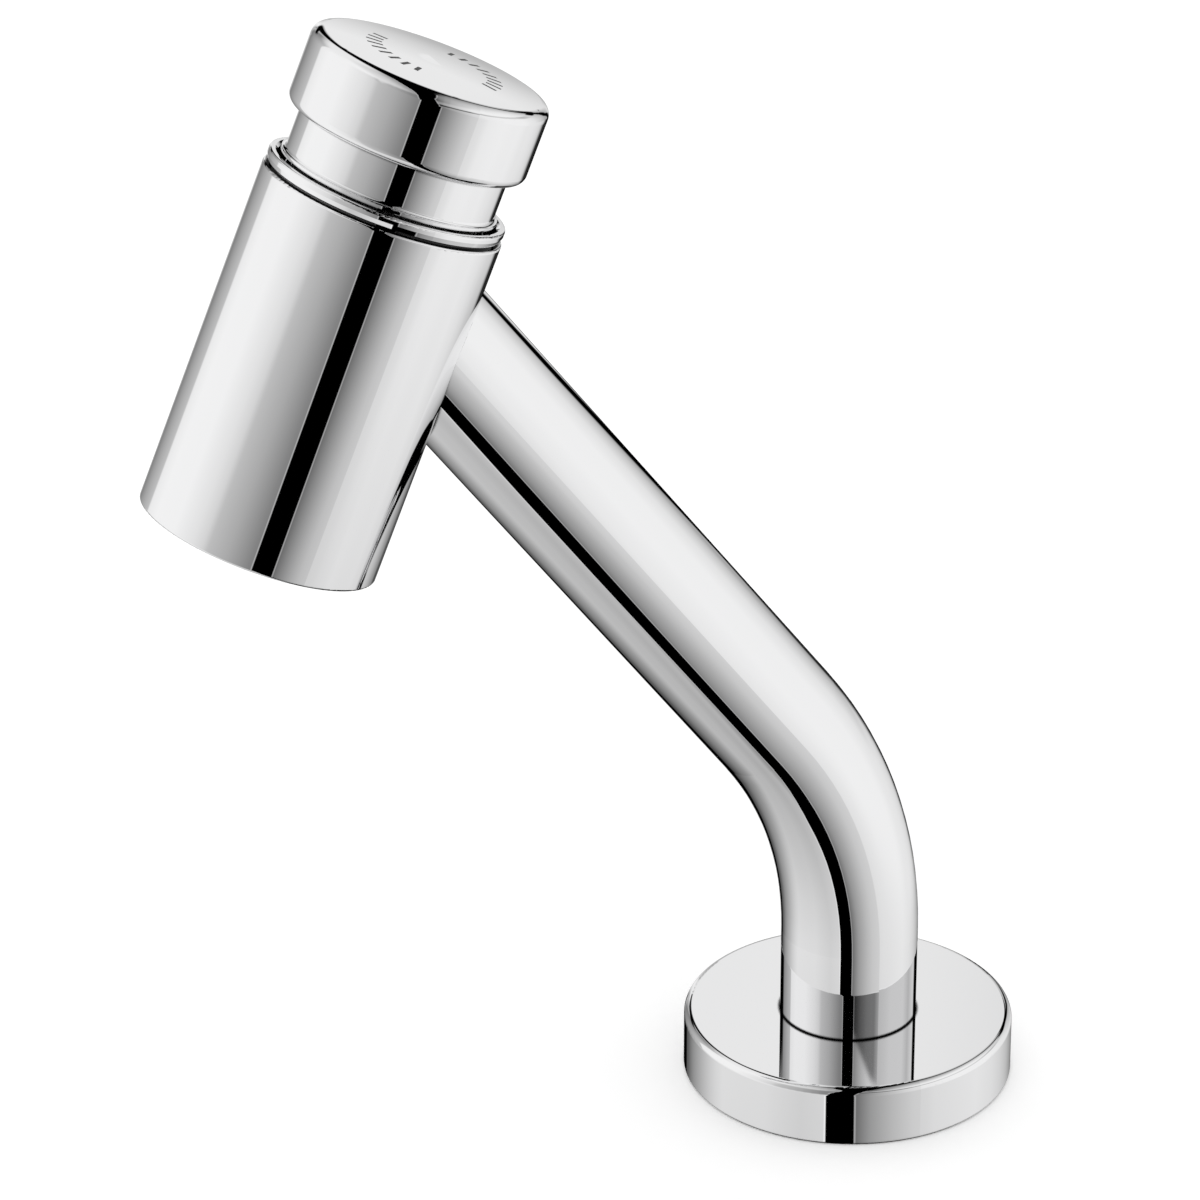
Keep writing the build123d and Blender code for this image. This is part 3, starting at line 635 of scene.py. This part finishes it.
def thread_form(phase):
    """The depth of a rounded screw thread, from 0 on the crest to 1 in the root, for a phase in turns."""
    flank_share = abs(2 * (phase % 1.0) - 1)
    return flank_share * flank_share * (3 - 2 * flank_share)


def plain_row(radius, height):
    """A row of a turned piece at one radius."""
    return radius, height, 0.0, 1.0


def thread_rows(radius, low, high, pitch, depth):
    """Rows of a screw thread, which runs out to full radius at both ends."""
    count = round((high - low) / pitch * ROWS_PER_TURN)
    rows = []
    for k in range(count + 1):
        height = low + (high - low) * k / count
        fade = min(1.0, (height - low) / pitch, (high - height) / pitch)
        rows.append((radius, height, depth * fade, pitch))
    return rows


def lathe(name, rows):
    """A closed turned piece on the Z axis, from rows that go once round its half section."""
    segments = LATHE_SEGMENTS
    mesh = bpy.data.meshes.new(name)
    points = []
    for radius, height, depth, pitch in rows:
        for i in range(segments):
            turn = i / segments
            r = radius - depth * thread_form(height / pitch - turn)
            points.append((r * cos(2 * pi * turn), r * sin(2 * pi * turn), height))
    faces = []
    for k in range(len(rows)):
        here, there = k * segments, (k + 1) % len(rows) * segments
        for i in range(segments):
            j = (i + 1) % segments
            faces.append((here + i, here + j, there + j, there + i))
    mesh.from_pydata(points, [], faces)
    return finish_mesh(name, mesh)


def finish_mesh(name, mesh):
    """Shades a mesh smooth except at its real edges, and puts it in the scene."""
    mesh.validate()
    mesh.shade_smooth()
    mesh.set_sharp_from_angle(angle=radians(EDGE_ANGLE))
    piece = bpy.data.objects.new(name, mesh)
    bpy.context.scene.collection.objects.link(piece)
    return piece


def make_shank(material):
    """Threaded shank: G 1/2 for the lock nut over a G 3/8 nipple for the hose, with real threads."""
    low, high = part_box("threaded_shank")
    radius, foot, top = high.x, low.z, high.z
    groove_top = top - SHANK_GROOVE_RISE
    groove_foot = groove_top - SHANK_GROOVE_HEIGHT
    rows = [plain_row(SHANK_BORE_RADIUS, foot), plain_row(NIPPLE_RADIUS - SHANK_CHAMFER, foot)]
    rows += thread_rows(NIPPLE_RADIUS, foot + SHANK_CHAMFER, THREAD_FOOT - NIPPLE_NECK,
                        NIPPLE_PITCH, NIPPLE_THREAD_DEPTH)
    rows += [plain_row(NIPPLE_RADIUS - NIPPLE_THREAD_DEPTH, THREAD_FOOT - NIPPLE_NECK),
             plain_row(NIPPLE_RADIUS - NIPPLE_THREAD_DEPTH, THREAD_FOOT),
             plain_row(radius - SHANK_CHAMFER, THREAD_FOOT)]
    rows += thread_rows(radius, THREAD_FOOT + SHANK_CHAMFER, groove_foot - SHANK_LAND,
                        THREAD_PITCH, THREAD_DEPTH)
    rows += [plain_row(radius, groove_foot), plain_row(SHANK_GROOVE_RADIUS, groove_foot),
             plain_row(SHANK_GROOVE_RADIUS, groove_top), plain_row(radius, groove_top),
             plain_row(radius, top), plain_row(SHANK_BORE_RADIUS, top)]
    shank = lathe("shank_with_threads", rows)
    shank.data.materials.append(material)
    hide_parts("threaded_shank")
    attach(shank, "tap_body")


def head_axis():
    """The outlet's centre and the direction of the head's axis, upwards."""
    outlet = next(m for m in record["mounts"] if m["name"] == "outlet")
    push = next(j for j in frame["joints"] if j["name"] == "push")
    return Vector(outlet["pos_m"]), -Vector(push["axis"]).normalized()


def make_spring(material):
    """Return spring: close-wound, ground ends and open turns between them."""
    base, up = head_axis()
    heights = [(v.co - base).dot(up) for v in nodes["return_spring"].data.vertices]
    foot, top = min(heights), max(heights)
    side = Vector((1, 0, 0))
    across = up.cross(side)
    wire_radius = SPRING_WIRE / 2
    coil_radius = SPRING_COIL_DIAMETER / 2
    open_rise = top - foot - SPRING_WIRE - 2 * SPRING_END_TURNS * SPRING_WIRE
    turns = SPRING_OPEN_TURNS + 2 * SPRING_END_TURNS
    stations = round(turns * SPRING_STATIONS)
    points, faces = [], []
    for k in range(stations + 1):
        turn = turns * k / stations
        wound = min(turn, SPRING_END_TURNS) + max(0.0, turn - SPRING_END_TURNS - SPRING_OPEN_TURNS)
        opened = min(max(turn - SPRING_END_TURNS, 0.0), SPRING_OPEN_TURNS)
        rise = foot + wire_radius + wound * SPRING_WIRE + opened / SPRING_OPEN_TURNS * open_rise
        out = side * cos(2 * pi * turn) + across * sin(2 * pi * turn)
        for i in range(SPRING_SIDES):
            around = 2 * pi * i / SPRING_SIDES
            height = rise + wire_radius * sin(around)
            height = min(max(height, foot + SPRING_GRIND), top - SPRING_GRIND)
            points.append(base + up * height + out * (coil_radius + wire_radius * cos(around)))
        if k < stations:
            here, there = k * SPRING_SIDES, (k + 1) * SPRING_SIDES
            for i in range(SPRING_SIDES):
                j = (i + 1) % SPRING_SIDES
                faces.append((here + i, here + j, there + j, there + i))
    faces.append(tuple(range(SPRING_SIDES)))
    faces.append(tuple(reversed(range(stations * SPRING_SIDES, (stations + 1) * SPRING_SIDES))))
    mesh = bpy.data.meshes.new("coil_spring")
    mesh.from_pydata(points, [], faces)
    spring = finish_mesh("coil_spring", mesh)
    spring.data.materials.append(material)
    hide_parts("return_spring")
    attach(spring, "tap_body")
    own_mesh(spring)


finishes = dress_nodes()
make_shank(finishes["brass"])
make_spring(finishes["steel"])
make_stage()
make_camera()
bpy.context.scene.view_settings.view_transform = "Standard"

————————

## Your goal
Set down every line of the listing above again, exactly as given.

## Solution for this exercise
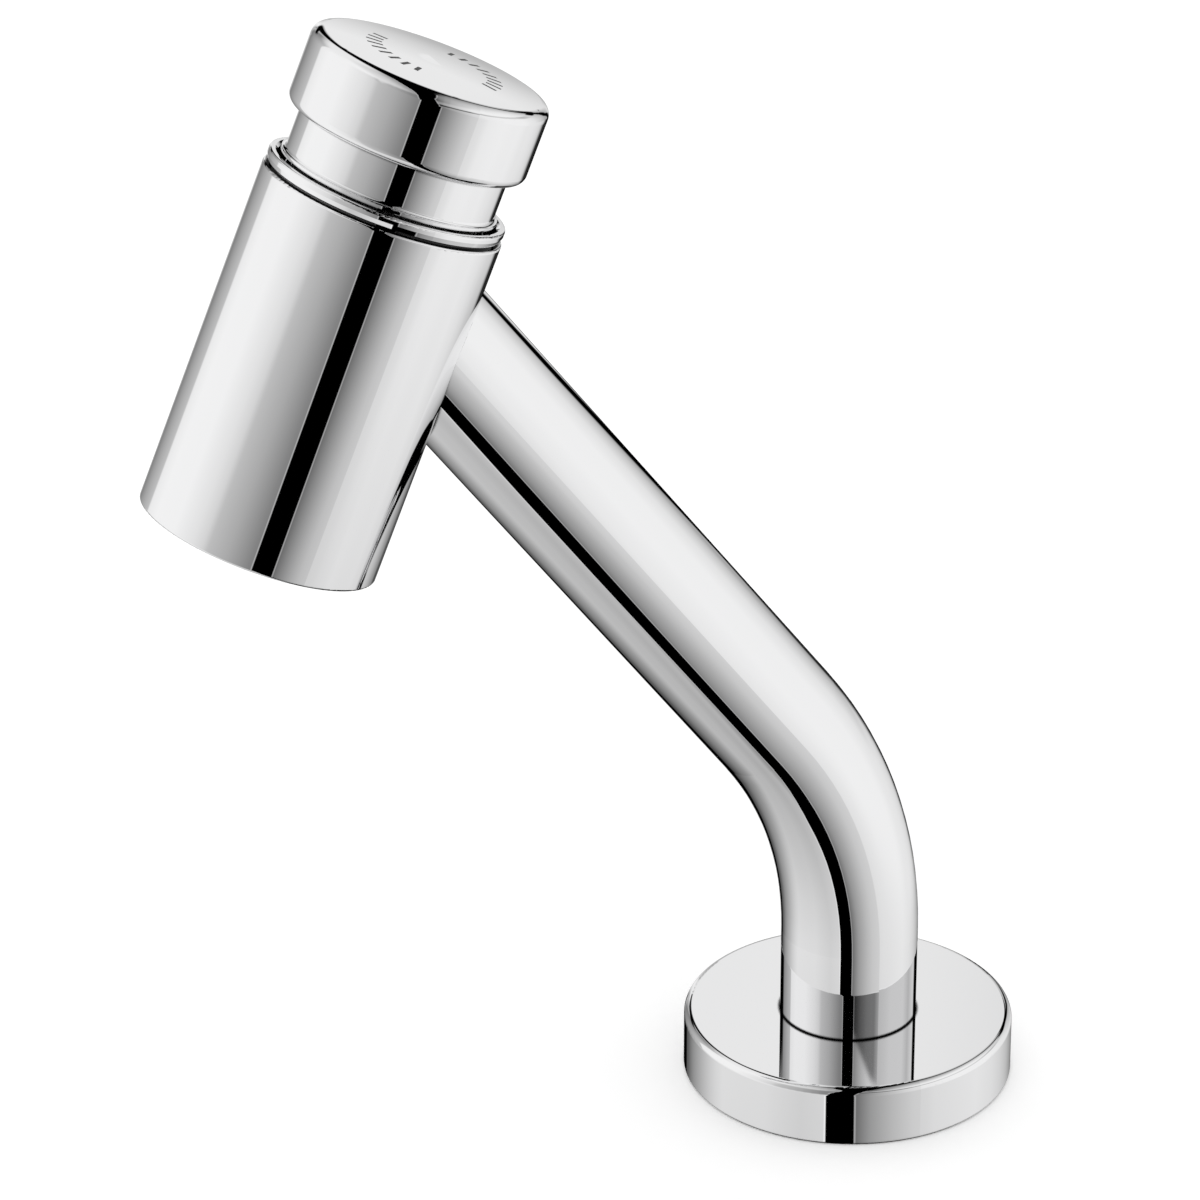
Keep writing the build123d and Blender code for this image. This is part 3, starting at line 635 of scene.py. This part finishes it.
def thread_form(phase):
    """The depth of a rounded screw thread, from 0 on the crest to 1 in the root, for a phase in turns."""
    flank_share = abs(2 * (phase % 1.0) - 1)
    return flank_share * flank_share * (3 - 2 * flank_share)


def plain_row(radius, height):
    """A row of a turned piece at one radius."""
    return radius, height, 0.0, 1.0


def thread_rows(radius, low, high, pitch, depth):
    """Rows of a screw thread, which runs out to full radius at both ends."""
    count = round((high - low) / pitch * ROWS_PER_TURN)
    rows = []
    for k in range(count + 1):
        height = low + (high - low) * k / count
        fade = min(1.0, (height - low) / pitch, (high - height) / pitch)
        rows.append((radius, height, depth * fade, pitch))
    return rows


def lathe(name, rows):
    """A closed turned piece on the Z axis, from rows that go once round its half section."""
    segments = LATHE_SEGMENTS
    mesh = bpy.data.meshes.new(name)
    points = []
    for radius, height, depth, pitch in rows:
        for i in range(segments):
            turn = i / segments
            r = radius - depth * thread_form(height / pitch - turn)
            points.append((r * cos(2 * pi * turn), r * sin(2 * pi * turn), height))
    faces = []
    for k in range(len(rows)):
        here, there = k * segments, (k + 1) % len(rows) * segments
        for i in range(segments):
            j = (i + 1) % segments
            faces.append((here + i, here + j, there + j, there + i))
    mesh.from_pydata(points, [], faces)
    return finish_mesh(name, mesh)


def finish_mesh(name, mesh):
    """Shades a mesh smooth except at its real edges, and puts it in the scene."""
    mesh.validate()
    mesh.shade_smooth()
    mesh.set_sharp_from_angle(angle=radians(EDGE_ANGLE))
    piece = bpy.data.objects.new(name, mesh)
    bpy.context.scene.collection.objects.link(piece)
    return piece


def make_shank(material):
    """Threaded shank: G 1/2 for the lock nut over a G 3/8 nipple for the hose, with real threads."""
    low, high = part_box("threaded_shank")
    radius, foot, top = high.x, low.z, high.z
    groove_top = top - SHANK_GROOVE_RISE
    groove_foot = groove_top - SHANK_GROOVE_HEIGHT
    rows = [plain_row(SHANK_BORE_RADIUS, foot), plain_row(NIPPLE_RADIUS - SHANK_CHAMFER, foot)]
    rows += thread_rows(NIPPLE_RADIUS, foot + SHANK_CHAMFER, THREAD_FOOT - NIPPLE_NECK,
                        NIPPLE_PITCH, NIPPLE_THREAD_DEPTH)
    rows += [plain_row(NIPPLE_RADIUS - NIPPLE_THREAD_DEPTH, THREAD_FOOT - NIPPLE_NECK),
             plain_row(NIPPLE_RADIUS - NIPPLE_THREAD_DEPTH, THREAD_FOOT),
             plain_row(radius - SHANK_CHAMFER, THREAD_FOOT)]
    rows += thread_rows(radius, THREAD_FOOT + SHANK_CHAMFER, groove_foot - SHANK_LAND,
                        THREAD_PITCH, THREAD_DEPTH)
    rows += [plain_row(radius, groove_foot), plain_row(SHANK_GROOVE_RADIUS, groove_foot),
             plain_row(SHANK_GROOVE_RADIUS, groove_top), plain_row(radius, groove_top),
             plain_row(radius, top), plain_row(SHANK_BORE_RADIUS, top)]
    shank = lathe("shank_with_threads", rows)
    shank.data.materials.append(material)
    hide_parts("threaded_shank")
    attach(shank, "tap_body")


def head_axis():
    """The outlet's centre and the direction of the head's axis, upwards."""
    outlet = next(m for m in record["mounts"] if m["name"] == "outlet")
    push = next(j for j in frame["joints"] if j["name"] == "push")
    return Vector(outlet["pos_m"]), -Vector(push["axis"]).normalized()


def make_spring(material):
    """Return spring: close-wound, ground ends and open turns between them."""
    base, up = head_axis()
    heights = [(v.co - base).dot(up) for v in nodes["return_spring"].data.vertices]
    foot, top = min(heights), max(heights)
    side = Vector((1, 0, 0))
    across = up.cross(side)
    wire_radius = SPRING_WIRE / 2
    coil_radius = SPRING_COIL_DIAMETER / 2
    open_rise = top - foot - SPRING_WIRE - 2 * SPRING_END_TURNS * SPRING_WIRE
    turns = SPRING_OPEN_TURNS + 2 * SPRING_END_TURNS
    stations = round(turns * SPRING_STATIONS)
    points, faces = [], []
    for k in range(stations + 1):
        turn = turns * k / stations
        wound = min(turn, SPRING_END_TURNS) + max(0.0, turn - SPRING_END_TURNS - SPRING_OPEN_TURNS)
        opened = min(max(turn - SPRING_END_TURNS, 0.0), SPRING_OPEN_TURNS)
        rise = foot + wire_radius + wound * SPRING_WIRE + opened / SPRING_OPEN_TURNS * open_rise
        out = side * cos(2 * pi * turn) + across * sin(2 * pi * turn)
        for i in range(SPRING_SIDES):
            around = 2 * pi * i / SPRING_SIDES
            height = rise + wire_radius * sin(around)
            height = min(max(height, foot + SPRING_GRIND), top - SPRING_GRIND)
            points.append(base + up * height + out * (coil_radius + wire_radius * cos(around)))
        if k < stations:
            here, there = k * SPRING_SIDES, (k + 1) * SPRING_SIDES
            for i in range(SPRING_SIDES):
                j = (i + 1) % SPRING_SIDES
                faces.append((here + i, here + j, there + j, there + i))
    faces.append(tuple(range(SPRING_SIDES)))
    faces.append(tuple(reversed(range(stations * SPRING_SIDES, (stations + 1) * SPRING_SIDES))))
    mesh = bpy.data.meshes.new("coil_spring")
    mesh.from_pydata(points, [], faces)
    spring = finish_mesh("coil_spring", mesh)
    spring.data.materials.append(material)
    hide_parts("return_spring")
    attach(spring, "tap_body")
    own_mesh(spring)


finishes = dress_nodes()
make_shank(finishes["brass"])
make_spring(finishes["steel"])
make_stage()
make_camera()
bpy.context.scene.view_settings.view_transform = "Standard"